Step 1: check whether your vehicle pages already have a form. If not, that is the first task. A simple form can be live within a few hours.

Step 2: decide who handles new inquiries. And within what time a reply goes out. This must be settled before the first form goes live.

Step 3: measure from day one. Which pages generate inquiries? Which do not? Where do salespeople reply fast, where too slow? The numbers show where improvements pay off. Why a strong owned channel is the foundation is explained in why your dealership needs its own website as a sales channel.
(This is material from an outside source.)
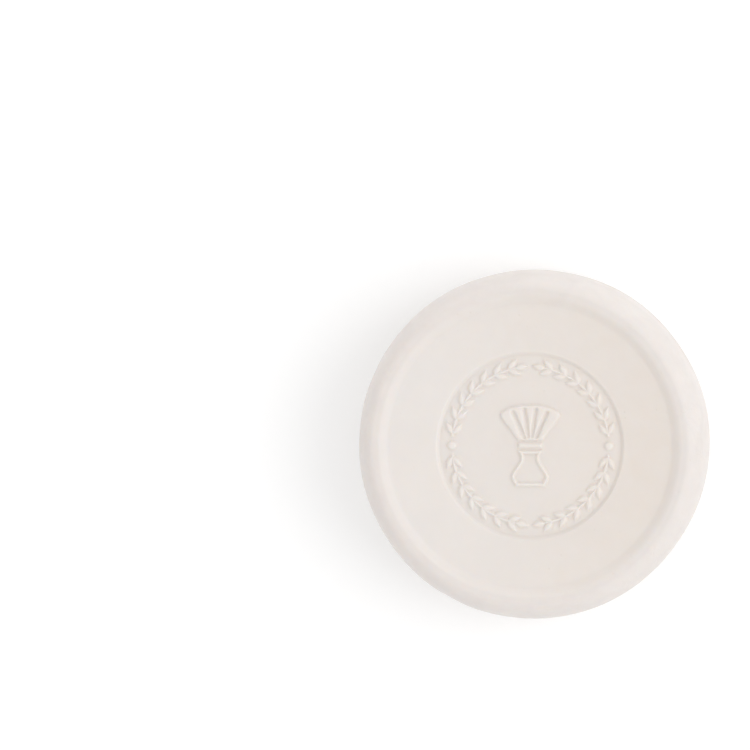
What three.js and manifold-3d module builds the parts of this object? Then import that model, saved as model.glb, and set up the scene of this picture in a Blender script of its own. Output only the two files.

The most common objection is that it takes too long to set up. In practice a simple form on one vehicle page can be live within hours. The first month will already show whether the system is working. Then you can decide whether a deeper CRM integration makes sense.

The important thing is to start. Not to build the perfect setup on day one. A simple form with a clear internal process beats the best platform that nobody uses consistently.

Once the first form is live the data starts coming in. Each week you learn more. The system earns its keep fast. Most teams see a clear difference within the first month.

Dealership Lead Management and AI Search in 2026

Search engines increasingly favor content on owned websites. AI-driven tools like Google AI Overviews analyze structured content. Dealerships that capture leads directly on their own site build first-party data that may carry more weight in this environment.

That is not a guarantee. But it is a strong case for independence. Third-party platforms can change their terms at any time. Your own lead data stays with your dealership and works only for you.

Sources

Cox Automotive: Car Buyer Journey Study (2024). Think with Google: Automotive industry trends and purchase journey. DAT-Report 2024: vehicle buyer research. Accenture: Automotive Digital Insights 2023.

Frequently Asked Questions

What is the difference between an online lead and a phone call?

An online lead is a structured digital inquiry with contact details, vehicle reference, and a timestamp. A phone call often delivers just a name and number, if anyone picks up at all.

How fast should a dealership respond to an online lead?

Industry benchmarks suggest a first response within 30 minutes to two hours. Every additional hour reduces the likelihood of closing the deal.

What CRM works well for small dealerships?

Simple tools like HubSpot Free or Pipedrive work for the early stages. A dedicated automotive CRM makes sense once you receive around 20 or more leads per week.

Can I add dealership lead management without rebuilding my website?

Yes. A single well-designed inquiry form on existing vehicle pages is a solid starting point. Larger changes can come later.

How much does dealership lead management cost per year?

Basic setups from around $300 one-time. Mid-range solutions with CRM integration from $1,000 to $5,000 one-time, plus $50 to $150 per month. Full DMS integrations start at $5,000 and up.

How do I prevent leads from getting buried in email?

Set up a dedicated inbox or CRM pipeline solely for new online inquiries. Assign someone to check it at least twice a day and log every lead as a task with a deadline.

Does lead management affect my dealership's SEO?

Not directly. Indirectly, yes: faster responses tend to generate better reviews, which strengthen local search rankings.

What if buyers still prefer to call?

Keep both channels open. A visible callback button next to the form works well. Many buyers choose the form when it is quick and simple.